タイと象
タイには、多くの象がいます。そのほとんどは商用に使われていると言って良いでしょう。僕はタイに訪れたら必ず象に乗ろうと決めていましたが、旅の間にいろいろと話を伺った結果、タイ人の多くは象を商用に使うことに反対をしている事を知りました。実はそれにはこんな理由が有りました。
象は象使いによって、いろいろな芸を教えられます。鉄の大きな釣り針のような物で、象の耳を引っ掛けて引っ張り、象を無理やり操ります。それは昔からある象使いの仕事なので、見ていて辛いのですが仕方の無い事だと思いました。
問題はここからです。タイは観光業で成り立っていると言って良い国です。毎日世界中からたくさんの観光客が訪れています。そして、その内の多くの観光客は「象に乗りたい」と思っていると思います。したがって、象を毎日働かせなければいけないと言う無限ループが完成します。
しかし、象も動物なので働きたくない日や、疲れがたまっている日もあるそうです。そんな時にどうするのかと言うと、一部の象使いは象に「覚せい剤」を打って働かせているそうです。それによって、大人しいはずの象が突然暴れ出し人を襲う事件が起こっているのだそうです。

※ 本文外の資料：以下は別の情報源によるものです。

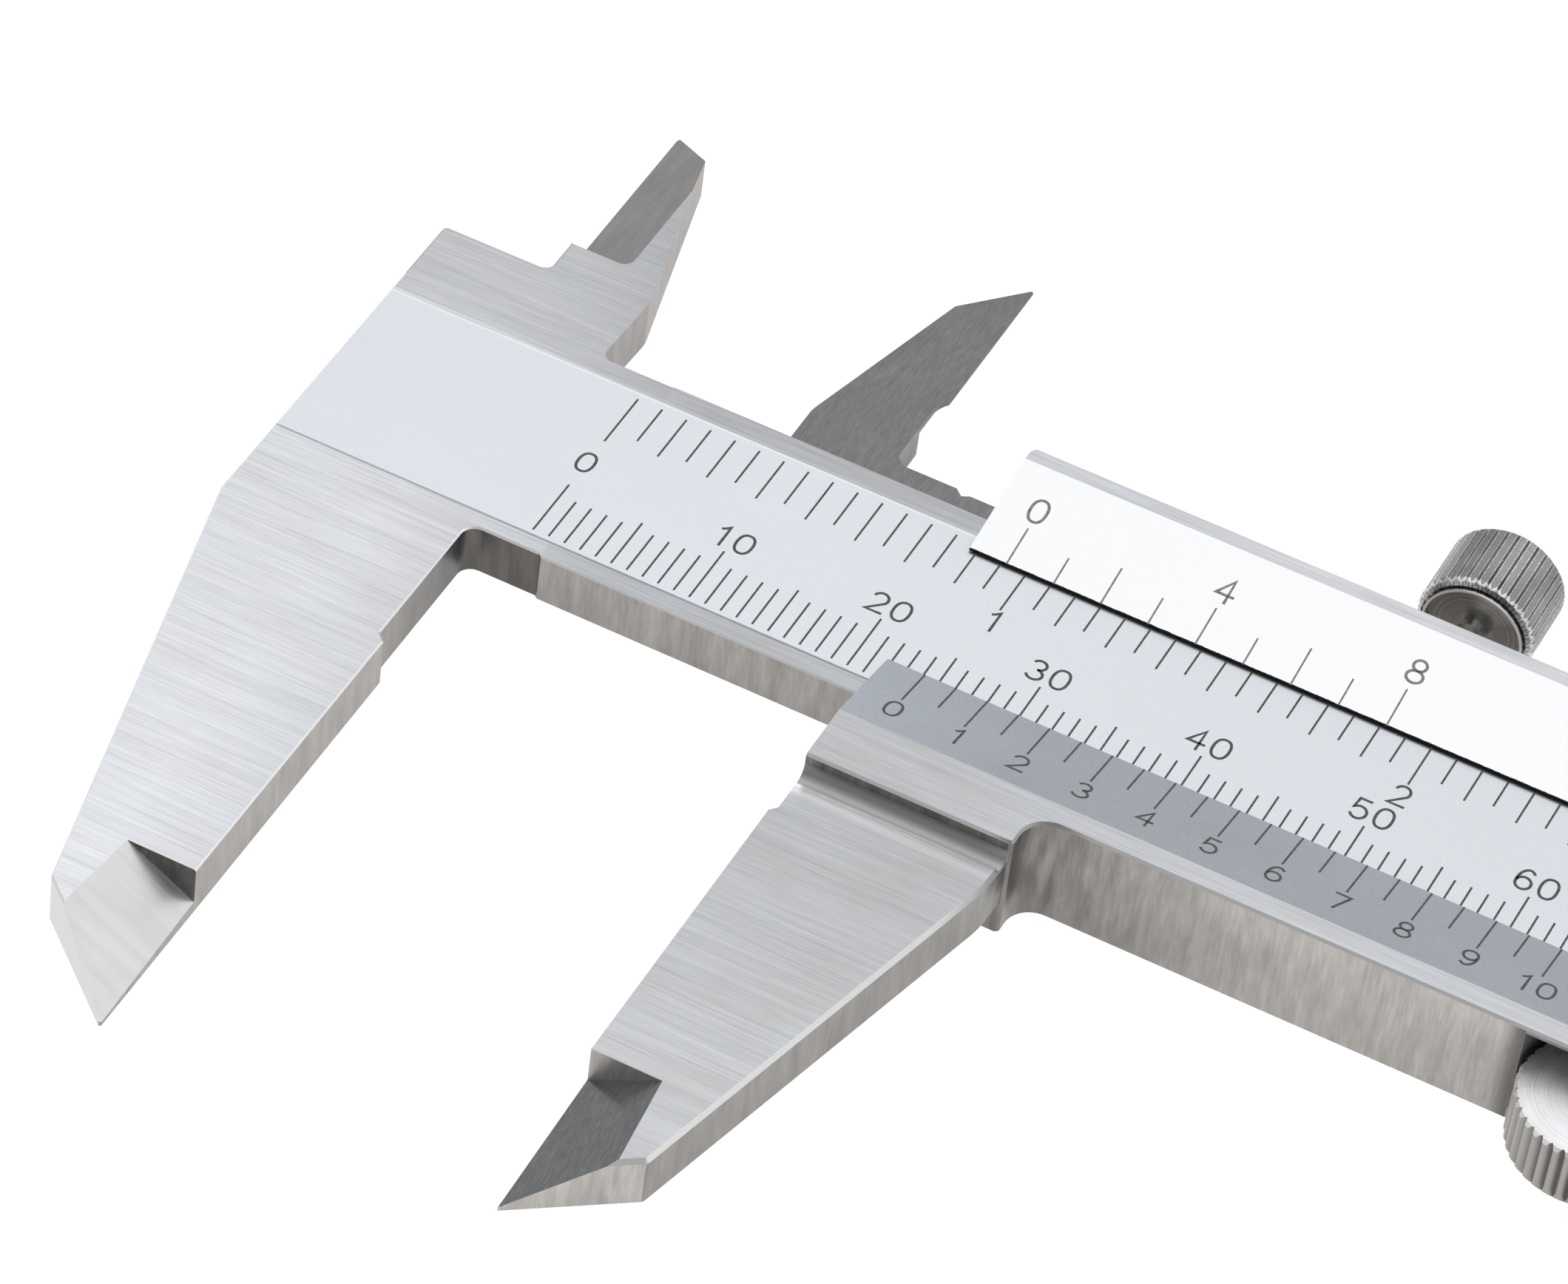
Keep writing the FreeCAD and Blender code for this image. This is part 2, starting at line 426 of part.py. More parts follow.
def roller_mount():
    """Bracket, its screws and leaf spring, the roller's axle and its washer."""
    bracket = plate(bracket_outline(0), SLIDER_BACK_Z, BRACKET_Z)
    bracket = bracket.cut(rod_z(ROLLER_X, ROLLER_Y, AXLE_R, SLIDER_BACK_Z - 1, BRACKET_Z + 1))
    solids = {}
    for place, x in BRACKET_SCREW_X.items():
        bracket = bracket.cut(flat_head_hole(x, BRACKET_SCREW_Y, SLIDER_BACK_Z, BRACKET_Z + 0.1, 1.1, 0.6))
        solids["roller_bracket_screw_" + place] = flat_head_screw(
            x, BRACKET_SCREW_Y, SLIDER_BACK_Z, -1.7, 1.1, 0.6, 3 * x)
    solids["roller_bracket"] = bracket

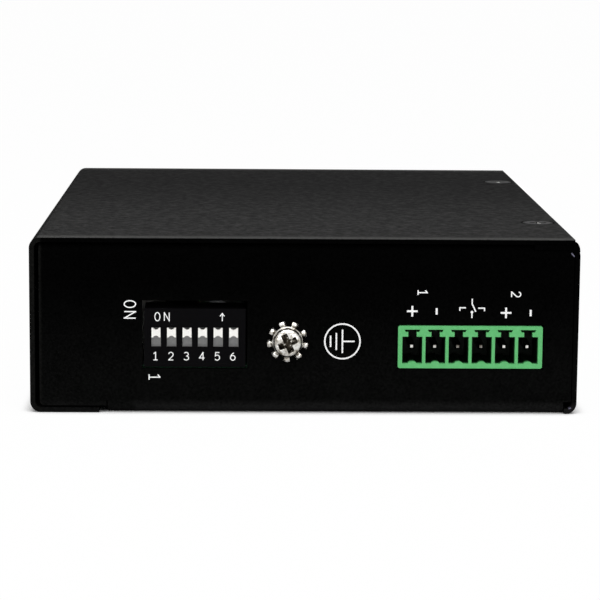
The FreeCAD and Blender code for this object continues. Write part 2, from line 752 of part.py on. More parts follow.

また、子象を夜の街に連れて行き、「観光客にえさを買ってもらい、そのえさを与える」と言うアトラクションも、街の中にはたくさんあります。しかしこの商売は、子象がお腹いっぱいになったら商売が成り立たないため、彼らは子象にえさを与えずに街の中を連れて周るという現状も少なくないようです。
僕は「象に乗らないように」とは言いたくありません。しかし、乗る時に大きなイバラの様な鉄の鎖を体中を巻きつけられ働かされている象達の気持ちと、この国の現状を少し分かった上で乗って頂きたいと思いました。